%%

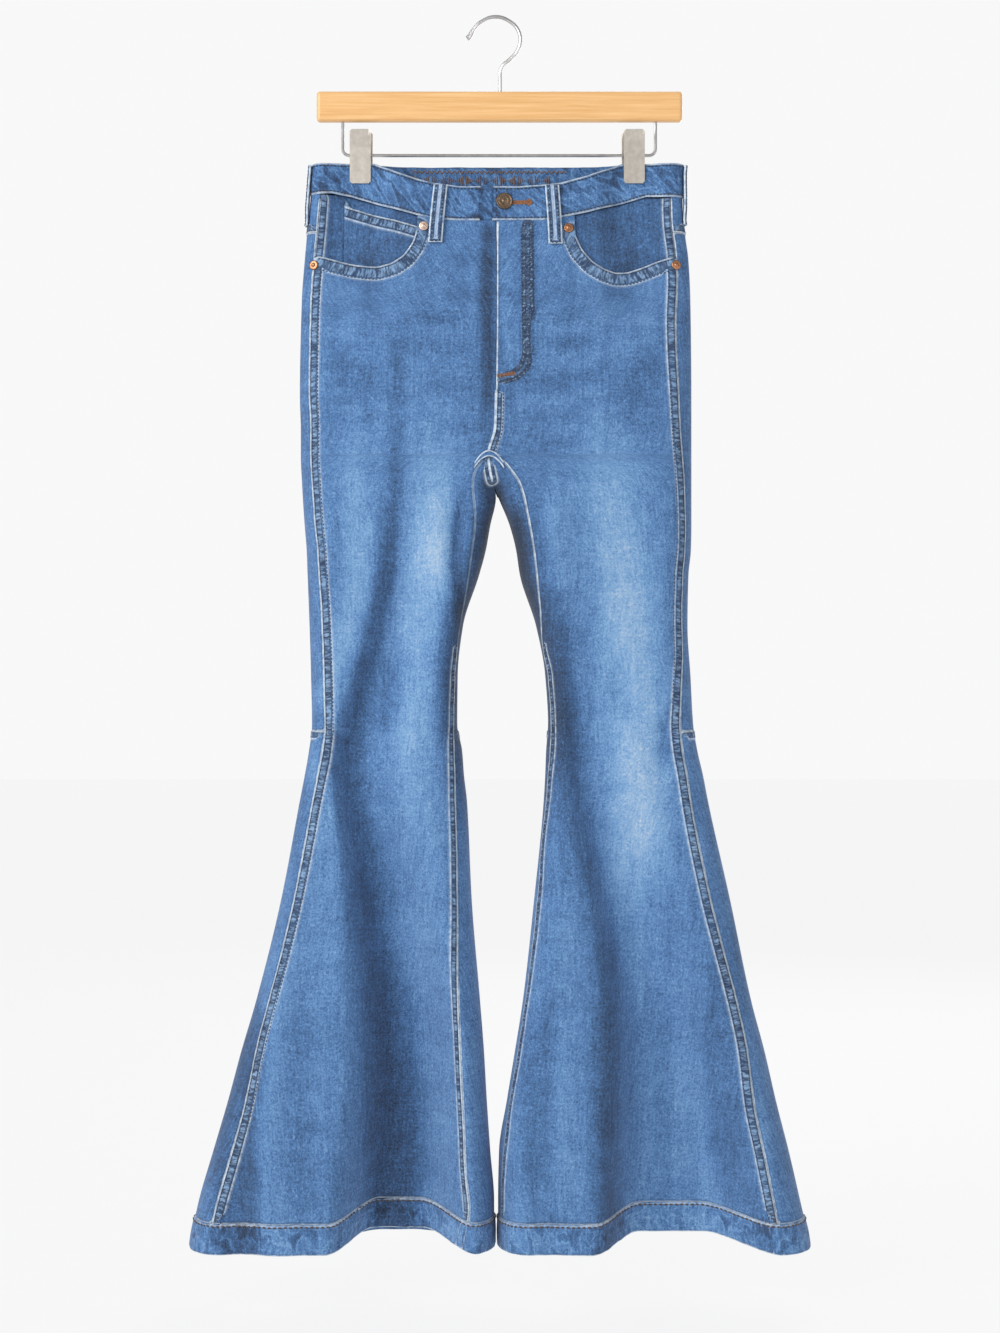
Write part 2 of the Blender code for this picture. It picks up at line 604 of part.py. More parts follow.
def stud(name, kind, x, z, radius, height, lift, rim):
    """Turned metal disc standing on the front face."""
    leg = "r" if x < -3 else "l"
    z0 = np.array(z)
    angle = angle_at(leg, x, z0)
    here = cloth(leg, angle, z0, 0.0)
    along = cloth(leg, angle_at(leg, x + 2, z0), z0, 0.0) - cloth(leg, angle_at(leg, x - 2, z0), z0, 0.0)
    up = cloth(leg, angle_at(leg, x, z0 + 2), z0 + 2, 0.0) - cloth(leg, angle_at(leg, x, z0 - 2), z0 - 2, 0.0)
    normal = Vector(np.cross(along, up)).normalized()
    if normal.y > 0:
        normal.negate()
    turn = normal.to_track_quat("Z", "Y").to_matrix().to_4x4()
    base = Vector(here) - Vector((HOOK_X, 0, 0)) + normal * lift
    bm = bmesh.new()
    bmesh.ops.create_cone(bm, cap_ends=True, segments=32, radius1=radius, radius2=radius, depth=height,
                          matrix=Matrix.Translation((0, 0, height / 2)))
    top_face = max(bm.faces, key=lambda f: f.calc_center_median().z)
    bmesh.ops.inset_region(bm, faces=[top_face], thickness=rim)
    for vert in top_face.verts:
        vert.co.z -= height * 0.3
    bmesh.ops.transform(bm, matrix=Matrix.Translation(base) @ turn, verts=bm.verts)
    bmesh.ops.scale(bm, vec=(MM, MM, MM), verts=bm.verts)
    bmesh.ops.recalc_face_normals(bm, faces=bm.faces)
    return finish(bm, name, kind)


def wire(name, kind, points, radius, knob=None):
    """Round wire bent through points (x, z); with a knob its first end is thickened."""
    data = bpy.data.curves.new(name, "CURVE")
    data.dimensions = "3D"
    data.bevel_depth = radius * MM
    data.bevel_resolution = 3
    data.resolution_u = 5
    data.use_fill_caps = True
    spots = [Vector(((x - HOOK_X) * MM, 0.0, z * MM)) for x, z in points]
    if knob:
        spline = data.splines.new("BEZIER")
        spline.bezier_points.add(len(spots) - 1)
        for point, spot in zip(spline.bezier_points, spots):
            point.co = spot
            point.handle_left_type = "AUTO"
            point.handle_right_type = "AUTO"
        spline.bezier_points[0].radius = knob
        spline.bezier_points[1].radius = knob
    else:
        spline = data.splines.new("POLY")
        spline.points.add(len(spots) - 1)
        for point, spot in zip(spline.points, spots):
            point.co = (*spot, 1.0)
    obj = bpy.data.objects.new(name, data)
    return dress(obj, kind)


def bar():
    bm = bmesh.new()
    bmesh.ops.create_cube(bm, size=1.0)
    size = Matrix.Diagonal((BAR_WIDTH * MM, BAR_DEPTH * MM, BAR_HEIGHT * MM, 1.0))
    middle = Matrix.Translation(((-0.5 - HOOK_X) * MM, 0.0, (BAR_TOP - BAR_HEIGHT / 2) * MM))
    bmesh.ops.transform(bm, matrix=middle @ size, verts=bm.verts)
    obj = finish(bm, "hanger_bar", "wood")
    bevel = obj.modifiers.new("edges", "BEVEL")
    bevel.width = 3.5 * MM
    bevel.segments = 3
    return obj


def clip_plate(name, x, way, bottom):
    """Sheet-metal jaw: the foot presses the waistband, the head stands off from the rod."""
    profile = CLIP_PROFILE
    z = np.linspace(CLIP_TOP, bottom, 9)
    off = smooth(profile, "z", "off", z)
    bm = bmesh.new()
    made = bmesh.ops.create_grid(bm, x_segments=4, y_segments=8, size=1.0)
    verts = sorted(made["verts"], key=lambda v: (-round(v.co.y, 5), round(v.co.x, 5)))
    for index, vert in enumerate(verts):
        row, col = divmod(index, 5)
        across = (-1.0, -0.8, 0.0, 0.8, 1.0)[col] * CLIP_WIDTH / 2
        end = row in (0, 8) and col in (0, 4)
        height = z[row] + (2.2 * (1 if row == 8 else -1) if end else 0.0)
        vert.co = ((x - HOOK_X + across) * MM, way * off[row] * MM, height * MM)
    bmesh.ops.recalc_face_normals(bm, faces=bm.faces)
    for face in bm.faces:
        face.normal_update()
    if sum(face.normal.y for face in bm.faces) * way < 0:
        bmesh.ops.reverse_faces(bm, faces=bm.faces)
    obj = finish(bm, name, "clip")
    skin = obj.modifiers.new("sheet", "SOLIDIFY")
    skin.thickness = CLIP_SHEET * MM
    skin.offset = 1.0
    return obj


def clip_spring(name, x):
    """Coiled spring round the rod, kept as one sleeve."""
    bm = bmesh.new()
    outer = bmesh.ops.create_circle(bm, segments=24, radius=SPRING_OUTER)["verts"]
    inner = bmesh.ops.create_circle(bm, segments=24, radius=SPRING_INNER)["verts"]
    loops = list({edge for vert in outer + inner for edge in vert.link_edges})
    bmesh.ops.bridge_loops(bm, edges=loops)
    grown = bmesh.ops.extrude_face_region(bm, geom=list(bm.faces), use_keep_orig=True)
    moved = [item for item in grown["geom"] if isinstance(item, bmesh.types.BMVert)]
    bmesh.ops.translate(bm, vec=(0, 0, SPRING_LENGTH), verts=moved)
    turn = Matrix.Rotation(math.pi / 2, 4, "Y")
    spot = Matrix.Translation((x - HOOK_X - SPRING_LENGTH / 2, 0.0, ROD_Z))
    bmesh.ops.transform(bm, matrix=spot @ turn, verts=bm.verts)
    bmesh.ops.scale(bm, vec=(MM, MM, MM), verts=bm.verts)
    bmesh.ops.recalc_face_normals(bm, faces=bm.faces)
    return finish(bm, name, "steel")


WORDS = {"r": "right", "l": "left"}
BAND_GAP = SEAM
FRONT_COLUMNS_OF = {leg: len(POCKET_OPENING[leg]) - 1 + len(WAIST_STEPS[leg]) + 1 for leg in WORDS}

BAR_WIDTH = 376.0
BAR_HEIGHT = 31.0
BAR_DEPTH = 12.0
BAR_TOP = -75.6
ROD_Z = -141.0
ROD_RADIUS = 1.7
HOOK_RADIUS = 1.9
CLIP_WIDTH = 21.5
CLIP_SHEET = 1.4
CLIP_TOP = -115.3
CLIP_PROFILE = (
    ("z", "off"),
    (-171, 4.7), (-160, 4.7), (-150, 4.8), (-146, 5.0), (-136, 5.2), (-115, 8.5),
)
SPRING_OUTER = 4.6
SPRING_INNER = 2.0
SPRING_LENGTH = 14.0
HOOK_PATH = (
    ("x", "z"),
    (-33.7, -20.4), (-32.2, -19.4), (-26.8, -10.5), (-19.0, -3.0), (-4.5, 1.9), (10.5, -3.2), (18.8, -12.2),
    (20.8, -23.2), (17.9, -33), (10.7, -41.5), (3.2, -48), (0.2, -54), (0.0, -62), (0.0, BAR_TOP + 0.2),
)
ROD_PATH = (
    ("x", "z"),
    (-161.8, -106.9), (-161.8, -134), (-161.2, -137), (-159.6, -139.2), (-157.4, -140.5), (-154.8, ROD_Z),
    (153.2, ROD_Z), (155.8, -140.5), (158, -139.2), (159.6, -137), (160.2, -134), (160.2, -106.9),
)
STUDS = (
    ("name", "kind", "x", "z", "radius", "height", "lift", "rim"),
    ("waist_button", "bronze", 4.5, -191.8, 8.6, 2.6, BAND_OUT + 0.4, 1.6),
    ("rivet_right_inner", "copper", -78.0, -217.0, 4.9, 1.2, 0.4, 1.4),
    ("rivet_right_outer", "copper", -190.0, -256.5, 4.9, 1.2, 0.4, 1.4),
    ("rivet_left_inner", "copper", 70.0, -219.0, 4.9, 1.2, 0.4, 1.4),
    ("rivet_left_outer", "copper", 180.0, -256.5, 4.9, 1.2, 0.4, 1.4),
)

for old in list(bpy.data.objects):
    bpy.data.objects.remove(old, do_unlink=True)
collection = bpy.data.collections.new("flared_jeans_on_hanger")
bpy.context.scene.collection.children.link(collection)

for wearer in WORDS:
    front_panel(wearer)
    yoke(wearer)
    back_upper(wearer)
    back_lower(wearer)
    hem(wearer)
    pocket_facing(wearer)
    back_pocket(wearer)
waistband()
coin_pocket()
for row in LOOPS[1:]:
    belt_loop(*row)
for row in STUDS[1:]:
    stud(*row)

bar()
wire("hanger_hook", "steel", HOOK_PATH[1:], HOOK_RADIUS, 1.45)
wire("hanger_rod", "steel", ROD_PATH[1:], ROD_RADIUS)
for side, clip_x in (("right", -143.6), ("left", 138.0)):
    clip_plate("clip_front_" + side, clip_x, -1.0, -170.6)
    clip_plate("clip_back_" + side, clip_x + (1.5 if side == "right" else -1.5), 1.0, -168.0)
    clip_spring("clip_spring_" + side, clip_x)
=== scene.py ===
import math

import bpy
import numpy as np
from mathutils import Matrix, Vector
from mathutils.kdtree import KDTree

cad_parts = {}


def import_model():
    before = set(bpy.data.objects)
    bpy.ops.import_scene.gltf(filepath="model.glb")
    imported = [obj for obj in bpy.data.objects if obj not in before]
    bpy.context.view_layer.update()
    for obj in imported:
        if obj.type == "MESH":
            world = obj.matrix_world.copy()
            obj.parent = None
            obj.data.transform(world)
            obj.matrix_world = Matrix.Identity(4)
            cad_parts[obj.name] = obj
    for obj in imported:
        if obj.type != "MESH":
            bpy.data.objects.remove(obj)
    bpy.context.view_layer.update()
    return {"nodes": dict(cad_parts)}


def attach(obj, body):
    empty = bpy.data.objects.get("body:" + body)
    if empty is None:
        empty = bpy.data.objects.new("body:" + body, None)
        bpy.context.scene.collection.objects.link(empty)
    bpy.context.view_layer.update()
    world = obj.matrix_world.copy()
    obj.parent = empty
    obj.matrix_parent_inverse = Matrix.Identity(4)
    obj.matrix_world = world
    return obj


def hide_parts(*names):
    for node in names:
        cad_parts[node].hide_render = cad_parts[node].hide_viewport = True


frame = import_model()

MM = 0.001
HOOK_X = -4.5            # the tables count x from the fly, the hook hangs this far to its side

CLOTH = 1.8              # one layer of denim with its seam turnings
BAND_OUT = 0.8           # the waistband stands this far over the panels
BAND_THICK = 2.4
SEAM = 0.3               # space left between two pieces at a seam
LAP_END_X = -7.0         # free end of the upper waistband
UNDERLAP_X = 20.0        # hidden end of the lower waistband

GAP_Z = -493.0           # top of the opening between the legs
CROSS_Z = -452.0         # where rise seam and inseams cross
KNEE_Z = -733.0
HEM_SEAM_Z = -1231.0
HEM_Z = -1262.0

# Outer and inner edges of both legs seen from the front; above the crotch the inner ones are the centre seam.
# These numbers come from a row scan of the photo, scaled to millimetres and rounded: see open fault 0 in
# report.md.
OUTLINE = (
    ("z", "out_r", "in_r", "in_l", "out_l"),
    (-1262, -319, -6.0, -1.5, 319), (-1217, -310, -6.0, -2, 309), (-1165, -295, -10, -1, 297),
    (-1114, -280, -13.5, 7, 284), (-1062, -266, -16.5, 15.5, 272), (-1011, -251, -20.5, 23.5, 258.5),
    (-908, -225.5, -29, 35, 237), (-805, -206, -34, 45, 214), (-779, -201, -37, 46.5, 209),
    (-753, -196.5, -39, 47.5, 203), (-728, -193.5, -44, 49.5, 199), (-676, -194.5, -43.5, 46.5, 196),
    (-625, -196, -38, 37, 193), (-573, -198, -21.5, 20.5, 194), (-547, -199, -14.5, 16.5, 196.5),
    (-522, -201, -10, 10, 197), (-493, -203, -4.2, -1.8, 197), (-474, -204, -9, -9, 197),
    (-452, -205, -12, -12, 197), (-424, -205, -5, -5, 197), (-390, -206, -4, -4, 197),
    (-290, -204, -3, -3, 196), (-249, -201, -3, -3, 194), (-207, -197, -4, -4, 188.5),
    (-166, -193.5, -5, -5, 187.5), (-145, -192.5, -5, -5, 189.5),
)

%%

* Exercise *
Output only the lines from the one containing "for wearer in" through the one containing "cad_parts[obj.name] = obj", inclusive, exactly as written.

* The completed task *
for wearer in WORDS:
    front_panel(wearer)
    yoke(wearer)
    back_upper(wearer)
    back_lower(wearer)
    hem(wearer)
    pocket_facing(wearer)
    back_pocket(wearer)
waistband()
coin_pocket()
for row in LOOPS[1:]:
    belt_loop(*row)
for row in STUDS[1:]:
    stud(*row)

bar()
wire("hanger_hook", "steel", HOOK_PATH[1:], HOOK_RADIUS, 1.45)
wire("hanger_rod", "steel", ROD_PATH[1:], ROD_RADIUS)
for side, clip_x in (("right", -143.6), ("left", 138.0)):
    clip_plate("clip_front_" + side, clip_x, -1.0, -170.6)
    clip_plate("clip_back_" + side, clip_x + (1.5 if side == "right" else -1.5), 1.0, -168.0)
    clip_spring("clip_spring_" + side, clip_x)
=== scene.py ===
import math

import bpy
import numpy as np
from mathutils import Matrix, Vector
from mathutils.kdtree import KDTree

cad_parts = {}


def import_model():
    before = set(bpy.data.objects)
    bpy.ops.import_scene.gltf(filepath="model.glb")
    imported = [obj for obj in bpy.data.objects if obj not in before]
    bpy.context.view_layer.update()
    for obj in imported:
        if obj.type == "MESH":
            world = obj.matrix_world.copy()
            obj.parent = None
            obj.data.transform(world)
            obj.matrix_world = Matrix.Identity(4)
            cad_parts[obj.name] = obj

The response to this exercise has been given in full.